_INFORMATION PROVIDED_

************

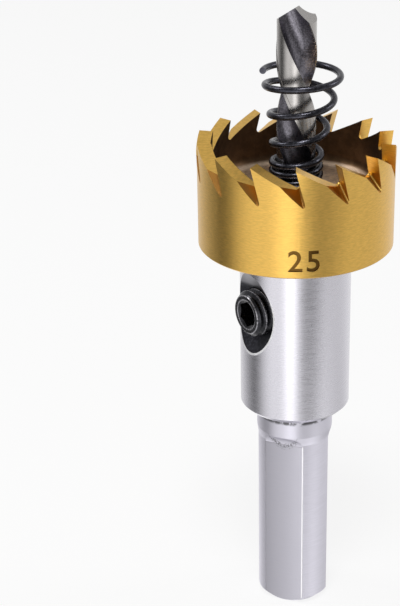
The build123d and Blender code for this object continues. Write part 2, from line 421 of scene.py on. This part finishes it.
# ---------------------------------------------------------------- finishes

def gold_finish(colours):
    """Satin gold coat with fine streaks round the wall; the inside stayed dark from hardening."""
    material, tree, shader = new_material(
        "gold coat", Metallic=1.0, Anisotropic=0.45, Anisotropic_Rotation=0.25)
    marks = place_group(tree, "lathe marks", Round=1500.0, Upright=10000.0)
    streak = smooth_mask(tree, marks.outputs["Value"], 0.32, 0.68)
    gold = speckle(tree, streak, colours.gold, 0.88, 1.06)
    axis = place_group(tree, "axis distance")
    radius, height = axis.outputs["Radius"], axis.outputs["Height"]
    grain = place_group(tree, "grain", Size=900.0)
    scale_spots = smooth_mask(tree, grain.outputs["Value"], 0.35, 0.7)
    dark_wall = speckle(tree, scale_spots, colours.scale, 0.9, 1.35)
    turned_floor = speckle(tree, streak, colours.floor, 0.8, 1.15)
    low = opposite(tree, smooth_mask(tree, height, CUP_FLOOR + 0.02 * MM, CUP_FLOOR + 0.7 * MM))
    inside = both(
        tree,
        maths(tree, "LESS_THAN", radius, CUP_INSIDE + 0.03 * MM),
        maths(tree, "GREATER_THAN", height, CUP_FLOOR - 0.05 * MM))
    coated = blend_colours(tree, inside, gold, blend_colours(tree, low, dark_wall, turned_floor))
    # Painted shade on the floors of the chip pockets
    coated = blend_colours(tree, pocket_mask(tree), coated, colours.pocket)
    stamped = both(
        tree,
        maths(tree, "LESS_THAN", radius, CUP_WALL - 0.05 * MM),
        maths(tree, "LESS_THAN", height, CUP_FLOOR - 1.0 * MM),
        maths(tree, "GREATER_THAN", height, CUP_BASE + 0.3 * MM))
    join(tree, blend_colours(tree, stamped, coated, colours.stamp), shader.inputs["Base Color"])
    rough = maths(tree, "MULTIPLY_ADD", streak, 0.05, 0.30)
    join(tree, maths(tree, "MULTIPLY_ADD", inside, 0.08, rough), shader.inputs["Roughness"])
    join(tree, fine_relief(tree, marks.outputs["Fine"], 0.25, 0.03 * MM), shader.inputs["Normal"])
    brush_round_axis(tree, shader)
    return material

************

_TASK DETAILS_
Write out each line of the data above again, exactly as given.

_SOLUTION_
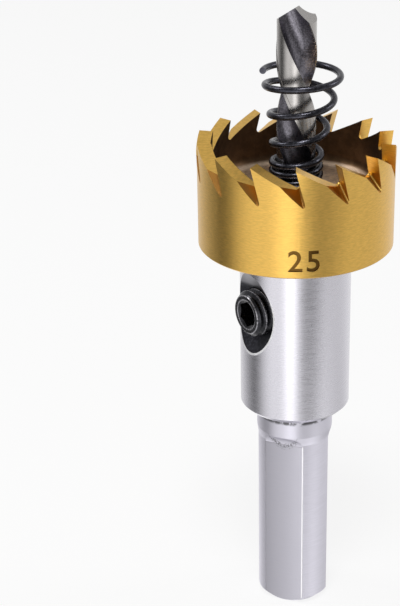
The build123d and Blender code for this object continues. Write part 2, from line 421 of scene.py on. This part finishes it.
# ---------------------------------------------------------------- finishes

def gold_finish(colours):
    """Satin gold coat with fine streaks round the wall; the inside stayed dark from hardening."""
    material, tree, shader = new_material(
        "gold coat", Metallic=1.0, Anisotropic=0.45, Anisotropic_Rotation=0.25)
    marks = place_group(tree, "lathe marks", Round=1500.0, Upright=10000.0)
    streak = smooth_mask(tree, marks.outputs["Value"], 0.32, 0.68)
    gold = speckle(tree, streak, colours.gold, 0.88, 1.06)
    axis = place_group(tree, "axis distance")
    radius, height = axis.outputs["Radius"], axis.outputs["Height"]
    grain = place_group(tree, "grain", Size=900.0)
    scale_spots = smooth_mask(tree, grain.outputs["Value"], 0.35, 0.7)
    dark_wall = speckle(tree, scale_spots, colours.scale, 0.9, 1.35)
    turned_floor = speckle(tree, streak, colours.floor, 0.8, 1.15)
    low = opposite(tree, smooth_mask(tree, height, CUP_FLOOR + 0.02 * MM, CUP_FLOOR + 0.7 * MM))
    inside = both(
        tree,
        maths(tree, "LESS_THAN", radius, CUP_INSIDE + 0.03 * MM),
        maths(tree, "GREATER_THAN", height, CUP_FLOOR - 0.05 * MM))
    coated = blend_colours(tree, inside, gold, blend_colours(tree, low, dark_wall, turned_floor))
    # Painted shade on the floors of the chip pockets
    coated = blend_colours(tree, pocket_mask(tree), coated, colours.pocket)
    stamped = both(
        tree,
        maths(tree, "LESS_THAN", radius, CUP_WALL - 0.05 * MM),
        maths(tree, "LESS_THAN", height, CUP_FLOOR - 1.0 * MM),
        maths(tree, "GREATER_THAN", height, CUP_BASE + 0.3 * MM))
    join(tree, blend_colours(tree, stamped, coated, colours.stamp), shader.inputs["Base Color"])
    rough = maths(tree, "MULTIPLY_ADD", streak, 0.05, 0.30)
    join(tree, maths(tree, "MULTIPLY_ADD", inside, 0.08, rough), shader.inputs["Roughness"])
    join(tree, fine_relief(tree, marks.outputs["Fine"], 0.25, 0.03 * MM), shader.inputs["Normal"])
    brush_round_axis(tree, shader)
    return material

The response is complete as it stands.